Please write out the material below exactly as given.

━━ Data for this task ━━

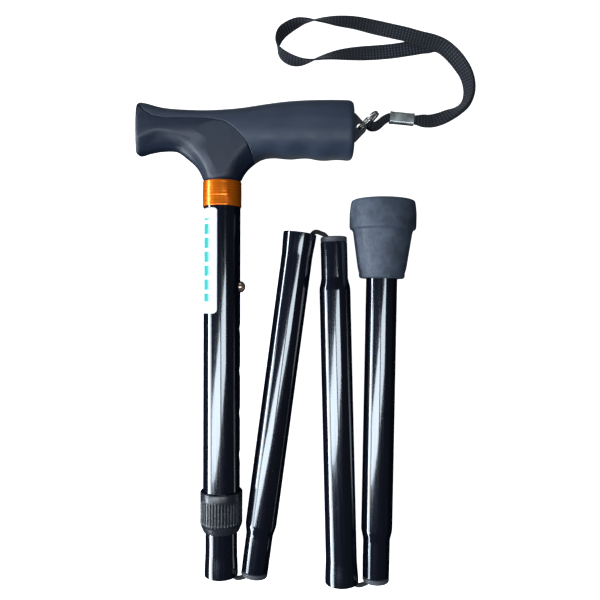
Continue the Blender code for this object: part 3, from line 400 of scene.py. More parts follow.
def webbing_look():
    """Ribbed woven webbing: cords across it, painted shade in the troughs between the ribs, painted
    highlights in patches on the rib crests, and no painted highlights near the edges, which stay darker.
    """
    look = Look("webbing_weave", Sheen_Weight=0.15, Sheen_Roughness=0.45)
    flat = look.coords(TO_MM, uv=True)
    ribs = look.wave(0.16, flat, "Y")
    rows = look.wave(0.19, flat, "X")
    weave = look.math("MULTIPLY", ribs, rows)
    patch = look.noise(1.0, 4, look.coords((120, 28, 1), uv=True))
    across = look.node("ShaderNodeSeparateXYZ", {"Vector": flat}).outputs[0]
    # the painted highlights fade out towards the edges of the webbing
    edge = look.ramp(look.math("ABSOLUTE", across), 3.3, 4.5, 1.0, 0.0)
    # painted highlight: pale patches on the crests of the ribs
    painted_rib_highlight = look.math("MULTIPLY", look.ramp(weave, 0.35, 0.8), look.ramp(patch, 0.38, 0.66))
    painted_rib_highlight = look.math("MULTIPLY", painted_rib_highlight, edge)
    # painted shade: darker in the troughs between the ribs, lighter on their crests
    ground_with_painted_trough_shade = look.tones(ribs, 0.1, 0.8, (0.003, 0.0035, 0.006), (0.012, 0.014, 0.021))
    look.put("Base Color", look.blend(painted_rib_highlight, ground_with_painted_trough_shade, (0.06, 0.082, 0.13)))
    look.rough(weave, 0.0, 1.0, 0.9, 0.68)
    look.bump((ribs, 0.18), (rows, 0.1), (look.noise(4200, 2), 0.03))
    return look.material


def label_look():
    """Blank white film with a plain turquoise band of short bars, no lettering."""
    look = Look("label_film", Coat_Weight=0.6, Coat_Roughness=0.12)
    split = look.node("ShaderNodeSeparateXYZ", {"Vector": look.coords(TO_MM, uv=True)})
    across, down = split.outputs[0], split.outputs[1]
    band = look.math("MULTIPLY", look.ramp(across, 4.6, 4.9), look.ramp(across, 9.9, 10.2, 1.0, 0.0))
    inside = look.math("MULTIPLY", look.ramp(down, 5.8, 6.0), look.ramp(down, 55.0, 55.2, 1.0, 0.0))
    bars = look.ramp(look.math("PINGPONG", down, 4.1), 0.95, 1.1)
    ink = look.math("MULTIPLY", look.math("MULTIPLY", band, inside), bars)
    paper = look.tones(look.noise(90, 4), 0.3, 0.7, (0.84, 0.87, 0.87), (0.9, 0.91, 0.91))
    look.put("Base Color", look.blend(ink, paper, (0.03, 0.4, 0.36)))
    look.rough(look.noise(300, 3), 0.3, 0.7, 0.24, 0.4)
    look.bump((look.noise(500, 3), 0.01))
    return look.material


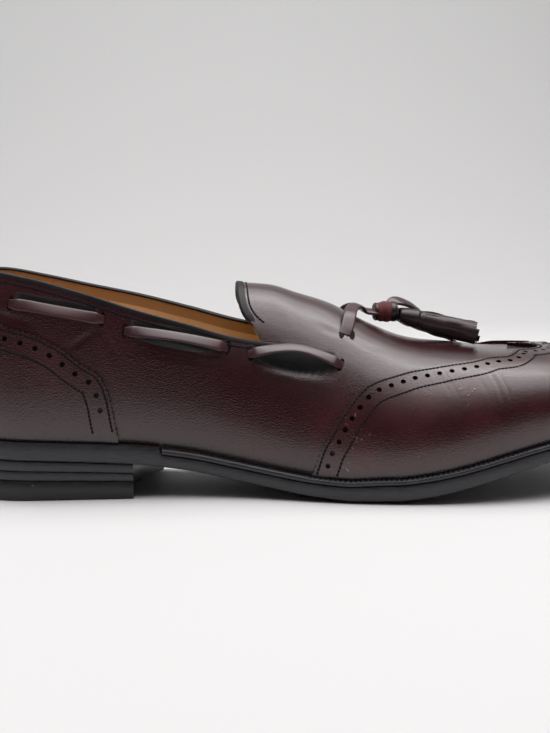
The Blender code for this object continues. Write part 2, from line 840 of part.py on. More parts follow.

━━━

• Solution for this task:
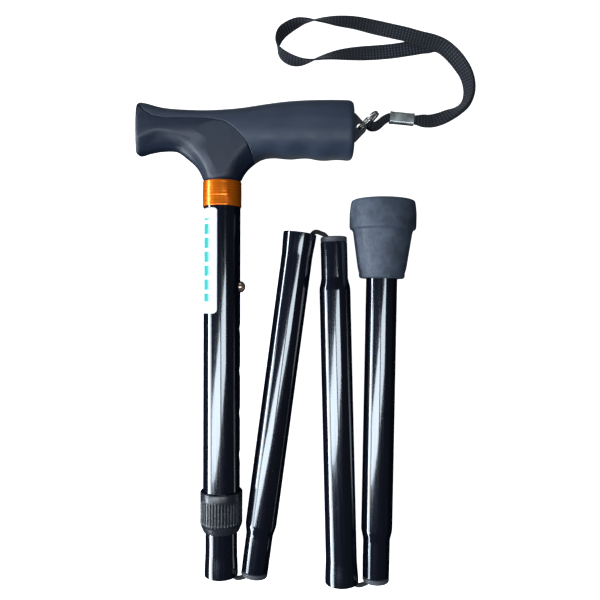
Continue the Blender code for this object: part 3, from line 400 of scene.py. More parts follow.
def webbing_look():
    """Ribbed woven webbing: cords across it, painted shade in the troughs between the ribs, painted
    highlights in patches on the rib crests, and no painted highlights near the edges, which stay darker.
    """
    look = Look("webbing_weave", Sheen_Weight=0.15, Sheen_Roughness=0.45)
    flat = look.coords(TO_MM, uv=True)
    ribs = look.wave(0.16, flat, "Y")
    rows = look.wave(0.19, flat, "X")
    weave = look.math("MULTIPLY", ribs, rows)
    patch = look.noise(1.0, 4, look.coords((120, 28, 1), uv=True))
    across = look.node("ShaderNodeSeparateXYZ", {"Vector": flat}).outputs[0]
    # the painted highlights fade out towards the edges of the webbing
    edge = look.ramp(look.math("ABSOLUTE", across), 3.3, 4.5, 1.0, 0.0)
    # painted highlight: pale patches on the crests of the ribs
    painted_rib_highlight = look.math("MULTIPLY", look.ramp(weave, 0.35, 0.8), look.ramp(patch, 0.38, 0.66))
    painted_rib_highlight = look.math("MULTIPLY", painted_rib_highlight, edge)
    # painted shade: darker in the troughs between the ribs, lighter on their crests
    ground_with_painted_trough_shade = look.tones(ribs, 0.1, 0.8, (0.003, 0.0035, 0.006), (0.012, 0.014, 0.021))
    look.put("Base Color", look.blend(painted_rib_highlight, ground_with_painted_trough_shade, (0.06, 0.082, 0.13)))
    look.rough(weave, 0.0, 1.0, 0.9, 0.68)
    look.bump((ribs, 0.18), (rows, 0.1), (look.noise(4200, 2), 0.03))
    return look.material


def label_look():
    """Blank white film with a plain turquoise band of short bars, no lettering."""
    look = Look("label_film", Coat_Weight=0.6, Coat_Roughness=0.12)
    split = look.node("ShaderNodeSeparateXYZ", {"Vector": look.coords(TO_MM, uv=True)})
    across, down = split.outputs[0], split.outputs[1]
    band = look.math("MULTIPLY", look.ramp(across, 4.6, 4.9), look.ramp(across, 9.9, 10.2, 1.0, 0.0))
    inside = look.math("MULTIPLY", look.ramp(down, 5.8, 6.0), look.ramp(down, 55.0, 55.2, 1.0, 0.0))
    bars = look.ramp(look.math("PINGPONG", down, 4.1), 0.95, 1.1)
    ink = look.math("MULTIPLY", look.math("MULTIPLY", band, inside), bars)
    paper = look.tones(look.noise(90, 4), 0.3, 0.7, (0.84, 0.87, 0.87), (0.9, 0.91, 0.91))
    look.put("Base Color", look.blend(ink, paper, (0.03, 0.4, 0.36)))
    look.rough(look.noise(300, 3), 0.3, 0.7, 0.24, 0.4)
    look.bump((look.noise(500, 3), 0.01))
    return look.material


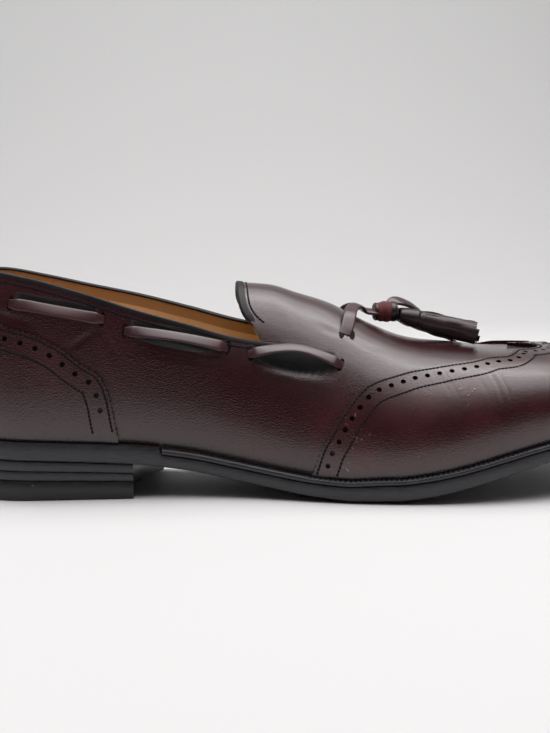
The Blender code for this object continues. Write part 2, from line 840 of part.py on. More parts follow.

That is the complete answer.